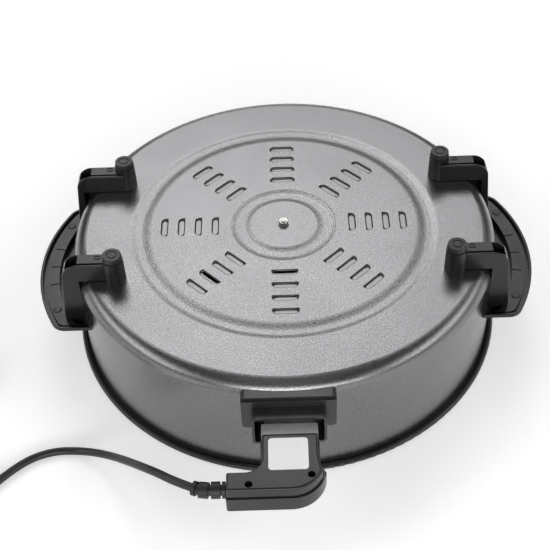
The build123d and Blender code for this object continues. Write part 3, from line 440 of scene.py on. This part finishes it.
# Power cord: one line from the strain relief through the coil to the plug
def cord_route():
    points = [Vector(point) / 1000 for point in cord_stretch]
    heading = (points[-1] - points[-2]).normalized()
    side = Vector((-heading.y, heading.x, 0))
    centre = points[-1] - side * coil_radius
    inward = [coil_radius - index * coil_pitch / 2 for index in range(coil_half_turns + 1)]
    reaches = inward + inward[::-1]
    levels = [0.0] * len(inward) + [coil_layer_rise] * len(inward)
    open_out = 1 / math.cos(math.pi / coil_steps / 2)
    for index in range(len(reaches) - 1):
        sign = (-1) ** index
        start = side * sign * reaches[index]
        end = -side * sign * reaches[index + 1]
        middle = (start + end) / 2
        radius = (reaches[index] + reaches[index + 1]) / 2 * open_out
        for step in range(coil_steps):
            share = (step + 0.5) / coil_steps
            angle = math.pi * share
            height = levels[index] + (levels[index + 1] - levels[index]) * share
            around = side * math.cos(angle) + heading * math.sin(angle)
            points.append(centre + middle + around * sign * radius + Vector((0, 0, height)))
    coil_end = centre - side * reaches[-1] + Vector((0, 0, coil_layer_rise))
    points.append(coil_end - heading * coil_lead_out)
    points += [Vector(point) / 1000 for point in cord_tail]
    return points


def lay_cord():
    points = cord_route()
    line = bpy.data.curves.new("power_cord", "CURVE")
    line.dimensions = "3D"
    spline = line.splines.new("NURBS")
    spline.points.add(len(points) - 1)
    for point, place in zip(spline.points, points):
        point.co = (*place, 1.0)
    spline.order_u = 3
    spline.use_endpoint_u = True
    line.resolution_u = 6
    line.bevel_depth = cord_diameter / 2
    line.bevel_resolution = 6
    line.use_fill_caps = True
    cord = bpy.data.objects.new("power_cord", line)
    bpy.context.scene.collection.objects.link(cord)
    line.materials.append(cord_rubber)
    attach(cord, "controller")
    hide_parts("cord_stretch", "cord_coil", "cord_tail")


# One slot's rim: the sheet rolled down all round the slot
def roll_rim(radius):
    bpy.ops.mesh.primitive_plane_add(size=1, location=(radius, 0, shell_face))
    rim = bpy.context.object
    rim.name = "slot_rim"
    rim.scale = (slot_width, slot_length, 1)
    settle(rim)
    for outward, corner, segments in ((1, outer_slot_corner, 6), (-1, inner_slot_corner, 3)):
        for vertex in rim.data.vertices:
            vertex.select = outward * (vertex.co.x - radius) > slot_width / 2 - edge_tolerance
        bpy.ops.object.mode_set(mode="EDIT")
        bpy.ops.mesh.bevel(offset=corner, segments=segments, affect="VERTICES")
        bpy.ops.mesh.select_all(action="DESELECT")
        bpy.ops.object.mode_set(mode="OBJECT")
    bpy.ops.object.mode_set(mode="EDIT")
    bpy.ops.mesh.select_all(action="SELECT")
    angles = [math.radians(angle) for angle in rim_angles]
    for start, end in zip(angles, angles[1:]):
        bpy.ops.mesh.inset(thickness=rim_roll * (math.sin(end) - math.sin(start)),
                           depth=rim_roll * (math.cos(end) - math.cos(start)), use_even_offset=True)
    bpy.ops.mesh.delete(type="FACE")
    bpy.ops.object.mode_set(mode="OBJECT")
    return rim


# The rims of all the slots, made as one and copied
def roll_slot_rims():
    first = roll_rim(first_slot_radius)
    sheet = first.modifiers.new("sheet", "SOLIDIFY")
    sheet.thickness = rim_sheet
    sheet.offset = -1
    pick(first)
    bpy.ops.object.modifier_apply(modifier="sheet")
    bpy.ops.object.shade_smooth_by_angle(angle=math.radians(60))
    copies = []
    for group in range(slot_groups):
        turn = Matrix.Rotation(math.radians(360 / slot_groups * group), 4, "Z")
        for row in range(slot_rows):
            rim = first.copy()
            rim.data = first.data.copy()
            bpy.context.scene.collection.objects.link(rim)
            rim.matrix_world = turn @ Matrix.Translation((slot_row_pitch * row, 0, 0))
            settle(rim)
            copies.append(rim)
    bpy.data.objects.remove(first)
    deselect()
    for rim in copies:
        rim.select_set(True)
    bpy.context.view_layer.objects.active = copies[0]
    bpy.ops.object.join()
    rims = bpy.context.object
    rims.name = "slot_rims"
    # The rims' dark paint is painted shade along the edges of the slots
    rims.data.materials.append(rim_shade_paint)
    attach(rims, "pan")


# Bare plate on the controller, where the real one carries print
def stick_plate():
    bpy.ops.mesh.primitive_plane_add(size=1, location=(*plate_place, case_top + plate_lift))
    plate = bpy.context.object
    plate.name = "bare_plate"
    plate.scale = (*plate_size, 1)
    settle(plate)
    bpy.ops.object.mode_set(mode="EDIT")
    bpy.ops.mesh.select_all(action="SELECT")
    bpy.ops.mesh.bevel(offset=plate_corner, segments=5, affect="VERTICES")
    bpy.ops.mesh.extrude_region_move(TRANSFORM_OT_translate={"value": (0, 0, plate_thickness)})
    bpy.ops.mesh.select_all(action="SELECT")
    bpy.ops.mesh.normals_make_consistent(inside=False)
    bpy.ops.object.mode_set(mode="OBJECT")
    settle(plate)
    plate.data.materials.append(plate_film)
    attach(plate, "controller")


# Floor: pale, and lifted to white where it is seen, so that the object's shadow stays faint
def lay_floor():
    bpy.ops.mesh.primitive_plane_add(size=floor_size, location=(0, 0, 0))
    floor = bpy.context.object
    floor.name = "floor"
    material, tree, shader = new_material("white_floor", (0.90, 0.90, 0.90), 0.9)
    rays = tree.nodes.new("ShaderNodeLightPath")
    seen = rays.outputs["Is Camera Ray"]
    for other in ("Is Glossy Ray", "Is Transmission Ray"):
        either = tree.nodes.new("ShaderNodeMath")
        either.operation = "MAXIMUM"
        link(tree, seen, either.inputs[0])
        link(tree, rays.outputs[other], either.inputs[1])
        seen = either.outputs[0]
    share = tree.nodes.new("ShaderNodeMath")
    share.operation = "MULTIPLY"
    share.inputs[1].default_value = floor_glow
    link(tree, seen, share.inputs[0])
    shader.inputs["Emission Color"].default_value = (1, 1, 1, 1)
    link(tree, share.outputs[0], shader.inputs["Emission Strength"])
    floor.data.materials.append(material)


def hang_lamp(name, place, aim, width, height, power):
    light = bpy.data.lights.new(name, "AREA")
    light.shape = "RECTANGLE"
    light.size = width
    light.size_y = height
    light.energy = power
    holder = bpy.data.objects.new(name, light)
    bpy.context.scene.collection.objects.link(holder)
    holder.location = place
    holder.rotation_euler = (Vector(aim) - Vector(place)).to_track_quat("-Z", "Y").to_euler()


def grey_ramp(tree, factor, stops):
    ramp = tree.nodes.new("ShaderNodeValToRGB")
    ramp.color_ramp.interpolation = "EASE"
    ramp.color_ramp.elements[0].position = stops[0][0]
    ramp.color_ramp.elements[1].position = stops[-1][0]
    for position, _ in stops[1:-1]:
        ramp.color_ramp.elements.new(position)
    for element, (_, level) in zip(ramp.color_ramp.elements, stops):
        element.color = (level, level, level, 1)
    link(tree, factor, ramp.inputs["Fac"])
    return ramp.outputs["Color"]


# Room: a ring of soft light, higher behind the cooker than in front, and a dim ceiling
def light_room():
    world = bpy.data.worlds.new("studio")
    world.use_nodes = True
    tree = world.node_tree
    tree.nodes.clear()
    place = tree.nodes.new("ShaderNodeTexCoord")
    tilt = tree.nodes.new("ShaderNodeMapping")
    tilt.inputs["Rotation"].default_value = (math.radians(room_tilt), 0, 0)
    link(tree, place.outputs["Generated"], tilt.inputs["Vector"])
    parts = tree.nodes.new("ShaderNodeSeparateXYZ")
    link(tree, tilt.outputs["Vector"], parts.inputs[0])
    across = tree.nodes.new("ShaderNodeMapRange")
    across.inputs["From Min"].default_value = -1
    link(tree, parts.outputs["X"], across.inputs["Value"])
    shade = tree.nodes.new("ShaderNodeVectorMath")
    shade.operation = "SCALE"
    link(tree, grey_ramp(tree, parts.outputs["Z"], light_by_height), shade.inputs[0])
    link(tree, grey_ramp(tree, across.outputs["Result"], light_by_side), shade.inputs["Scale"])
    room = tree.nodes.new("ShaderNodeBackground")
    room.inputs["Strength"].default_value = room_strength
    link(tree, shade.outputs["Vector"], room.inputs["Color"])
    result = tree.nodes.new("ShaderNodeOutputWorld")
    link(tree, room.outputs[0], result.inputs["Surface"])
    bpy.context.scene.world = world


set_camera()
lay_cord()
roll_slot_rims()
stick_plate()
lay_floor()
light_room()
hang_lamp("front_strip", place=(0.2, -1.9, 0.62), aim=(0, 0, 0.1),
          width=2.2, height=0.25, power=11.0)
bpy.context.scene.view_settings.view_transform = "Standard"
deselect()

TASK TO COMPLETE:
Include the first line, the line containing "return points", and every line between them, copied exactly from the material above; output no other line.

SOLVED PROBLEM:
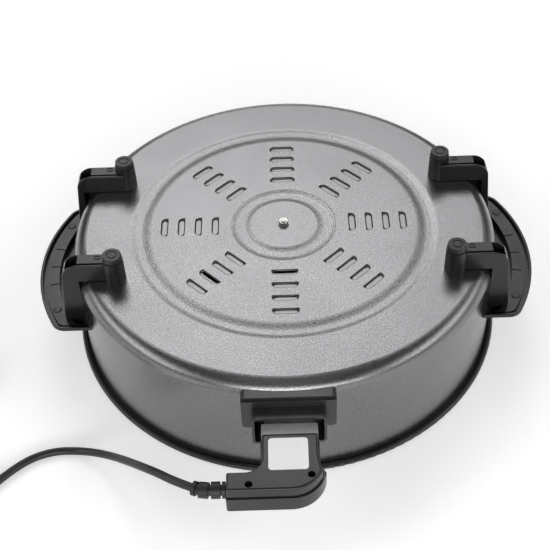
The build123d and Blender code for this object continues. Write part 3, from line 440 of scene.py on. This part finishes it.
# Power cord: one line from the strain relief through the coil to the plug
def cord_route():
    points = [Vector(point) / 1000 for point in cord_stretch]
    heading = (points[-1] - points[-2]).normalized()
    side = Vector((-heading.y, heading.x, 0))
    centre = points[-1] - side * coil_radius
    inward = [coil_radius - index * coil_pitch / 2 for index in range(coil_half_turns + 1)]
    reaches = inward + inward[::-1]
    levels = [0.0] * len(inward) + [coil_layer_rise] * len(inward)
    open_out = 1 / math.cos(math.pi / coil_steps / 2)
    for index in range(len(reaches) - 1):
        sign = (-1) ** index
        start = side * sign * reaches[index]
        end = -side * sign * reaches[index + 1]
        middle = (start + end) / 2
        radius = (reaches[index] + reaches[index + 1]) / 2 * open_out
        for step in range(coil_steps):
            share = (step + 0.5) / coil_steps
            angle = math.pi * share
            height = levels[index] + (levels[index + 1] - levels[index]) * share
            around = side * math.cos(angle) + heading * math.sin(angle)
            points.append(centre + middle + around * sign * radius + Vector((0, 0, height)))
    coil_end = centre - side * reaches[-1] + Vector((0, 0, coil_layer_rise))
    points.append(coil_end - heading * coil_lead_out)
    points += [Vector(point) / 1000 for point in cord_tail]
    return points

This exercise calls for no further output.